## Begin Data shown

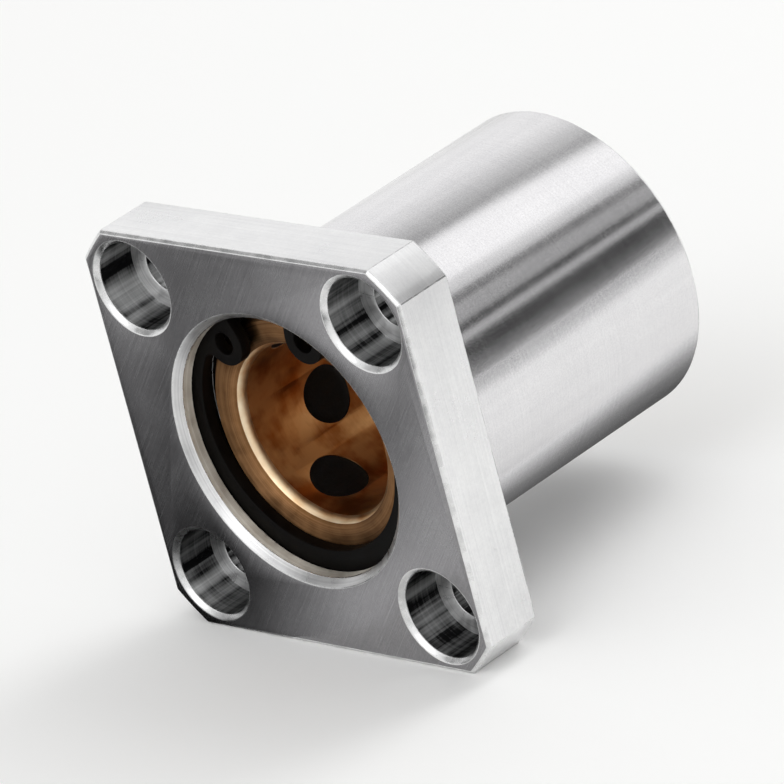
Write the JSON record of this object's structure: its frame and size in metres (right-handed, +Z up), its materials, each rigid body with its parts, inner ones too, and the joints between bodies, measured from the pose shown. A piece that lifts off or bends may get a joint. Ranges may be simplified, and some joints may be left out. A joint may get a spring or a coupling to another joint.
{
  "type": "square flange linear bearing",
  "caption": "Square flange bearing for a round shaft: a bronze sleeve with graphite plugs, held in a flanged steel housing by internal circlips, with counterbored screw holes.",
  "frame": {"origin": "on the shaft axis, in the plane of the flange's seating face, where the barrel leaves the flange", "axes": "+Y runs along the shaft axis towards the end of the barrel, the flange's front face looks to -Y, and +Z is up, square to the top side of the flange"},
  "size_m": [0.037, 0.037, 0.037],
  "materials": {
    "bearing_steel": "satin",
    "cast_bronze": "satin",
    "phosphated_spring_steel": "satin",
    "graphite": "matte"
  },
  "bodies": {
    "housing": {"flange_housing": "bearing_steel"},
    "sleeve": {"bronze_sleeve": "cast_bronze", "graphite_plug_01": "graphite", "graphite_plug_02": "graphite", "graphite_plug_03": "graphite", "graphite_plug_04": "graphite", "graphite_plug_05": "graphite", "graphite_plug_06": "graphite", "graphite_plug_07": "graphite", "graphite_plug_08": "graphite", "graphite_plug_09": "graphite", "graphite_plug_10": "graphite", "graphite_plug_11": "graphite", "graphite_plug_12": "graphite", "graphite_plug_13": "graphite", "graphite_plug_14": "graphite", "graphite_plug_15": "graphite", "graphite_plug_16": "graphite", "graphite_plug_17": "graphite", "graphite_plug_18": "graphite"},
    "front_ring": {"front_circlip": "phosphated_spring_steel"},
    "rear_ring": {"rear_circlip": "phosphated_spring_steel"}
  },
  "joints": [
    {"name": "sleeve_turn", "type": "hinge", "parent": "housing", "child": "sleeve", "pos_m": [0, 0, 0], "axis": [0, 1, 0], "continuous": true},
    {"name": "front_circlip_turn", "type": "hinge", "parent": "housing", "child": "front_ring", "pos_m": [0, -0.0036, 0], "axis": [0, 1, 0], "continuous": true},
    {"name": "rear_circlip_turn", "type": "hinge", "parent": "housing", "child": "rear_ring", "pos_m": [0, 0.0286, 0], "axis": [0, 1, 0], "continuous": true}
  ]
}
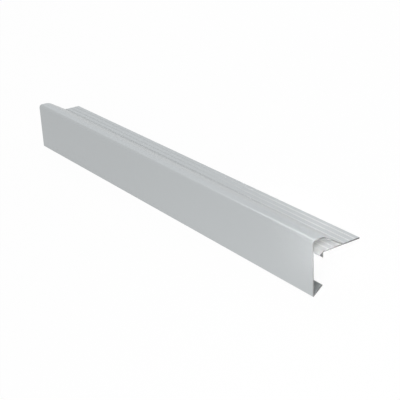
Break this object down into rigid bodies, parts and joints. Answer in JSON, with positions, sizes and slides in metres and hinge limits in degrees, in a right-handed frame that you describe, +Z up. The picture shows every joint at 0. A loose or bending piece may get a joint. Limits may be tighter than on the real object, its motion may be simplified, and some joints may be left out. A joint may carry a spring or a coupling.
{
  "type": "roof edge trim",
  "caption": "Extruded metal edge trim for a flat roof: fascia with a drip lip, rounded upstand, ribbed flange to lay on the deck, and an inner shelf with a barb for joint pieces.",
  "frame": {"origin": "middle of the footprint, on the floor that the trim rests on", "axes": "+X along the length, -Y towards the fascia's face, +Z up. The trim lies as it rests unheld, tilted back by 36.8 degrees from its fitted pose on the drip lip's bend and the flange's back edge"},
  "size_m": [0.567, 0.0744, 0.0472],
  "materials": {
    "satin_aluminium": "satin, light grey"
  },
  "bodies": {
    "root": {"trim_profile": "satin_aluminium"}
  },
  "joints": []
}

## End Data shown

# Set exercise
Give back each line above precisely as it stands.

# Solution
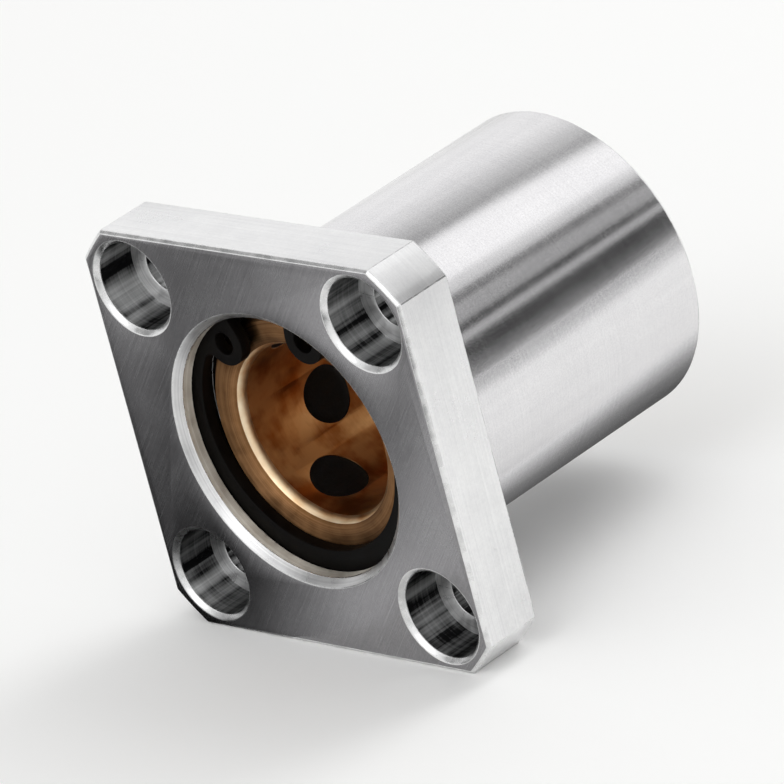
Write the JSON record of this object's structure: its frame and size in metres (right-handed, +Z up), its materials, each rigid body with its parts, inner ones too, and the joints between bodies, measured from the pose shown. A piece that lifts off or bends may get a joint. Ranges may be simplified, and some joints may be left out. A joint may get a spring or a coupling to another joint.
{
  "type": "square flange linear bearing",
  "caption": "Square flange bearing for a round shaft: a bronze sleeve with graphite plugs, held in a flanged steel housing by internal circlips, with counterbored screw holes.",
  "frame": {"origin": "on the shaft axis, in the plane of the flange's seating face, where the barrel leaves the flange", "axes": "+Y runs along the shaft axis towards the end of the barrel, the flange's front face looks to -Y, and +Z is up, square to the top side of the flange"},
  "size_m": [0.037, 0.037, 0.037],
  "materials": {
    "bearing_steel": "satin",
    "cast_bronze": "satin",
    "phosphated_spring_steel": "satin",
    "graphite": "matte"
  },
  "bodies": {
    "housing": {"flange_housing": "bearing_steel"},
    "sleeve": {"bronze_sleeve": "cast_bronze", "graphite_plug_01": "graphite", "graphite_plug_02": "graphite", "graphite_plug_03": "graphite", "graphite_plug_04": "graphite", "graphite_plug_05": "graphite", "graphite_plug_06": "graphite", "graphite_plug_07": "graphite", "graphite_plug_08": "graphite", "graphite_plug_09": "graphite", "graphite_plug_10": "graphite", "graphite_plug_11": "graphite", "graphite_plug_12": "graphite", "graphite_plug_13": "graphite", "graphite_plug_14": "graphite", "graphite_plug_15": "graphite", "graphite_plug_16": "graphite", "graphite_plug_17": "graphite", "graphite_plug_18": "graphite"},
    "front_ring": {"front_circlip": "phosphated_spring_steel"},
    "rear_ring": {"rear_circlip": "phosphated_spring_steel"}
  },
  "joints": [
    {"name": "sleeve_turn", "type": "hinge", "parent": "housing", "child": "sleeve", "pos_m": [0, 0, 0], "axis": [0, 1, 0], "continuous": true},
    {"name": "front_circlip_turn", "type": "hinge", "parent": "housing", "child": "front_ring", "pos_m": [0, -0.0036, 0], "axis": [0, 1, 0], "continuous": true},
    {"name": "rear_circlip_turn", "type": "hinge", "parent": "housing", "child": "rear_ring", "pos_m": [0, 0.0286, 0], "axis": [0, 1, 0], "continuous": true}
  ]
}
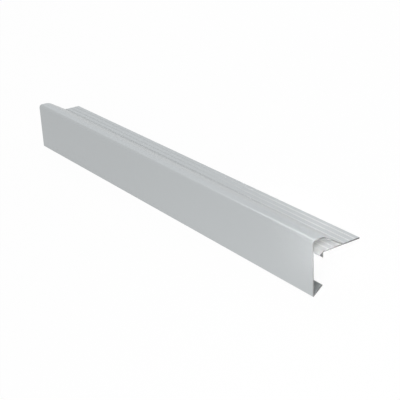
Break this object down into rigid bodies, parts and joints. Answer in JSON, with positions, sizes and slides in metres and hinge limits in degrees, in a right-handed frame that you describe, +Z up. The picture shows every joint at 0. A loose or bending piece may get a joint. Limits may be tighter than on the real object, its motion may be simplified, and some joints may be left out. A joint may carry a spring or a coupling.
{
  "type": "roof edge trim",
  "caption": "Extruded metal edge trim for a flat roof: fascia with a drip lip, rounded upstand, ribbed flange to lay on the deck, and an inner shelf with a barb for joint pieces.",
  "frame": {"origin": "middle of the footprint, on the floor that the trim rests on", "axes": "+X along the length, -Y towards the fascia's face, +Z up. The trim lies as it rests unheld, tilted back by 36.8 degrees from its fitted pose on the drip lip's bend and the flange's back edge"},
  "size_m": [0.567, 0.0744, 0.0472],
  "materials": {
    "satin_aluminium": "satin, light grey"
  },
  "bodies": {
    "root": {"trim_profile": "satin_aluminium"}
  },
  "joints": []
}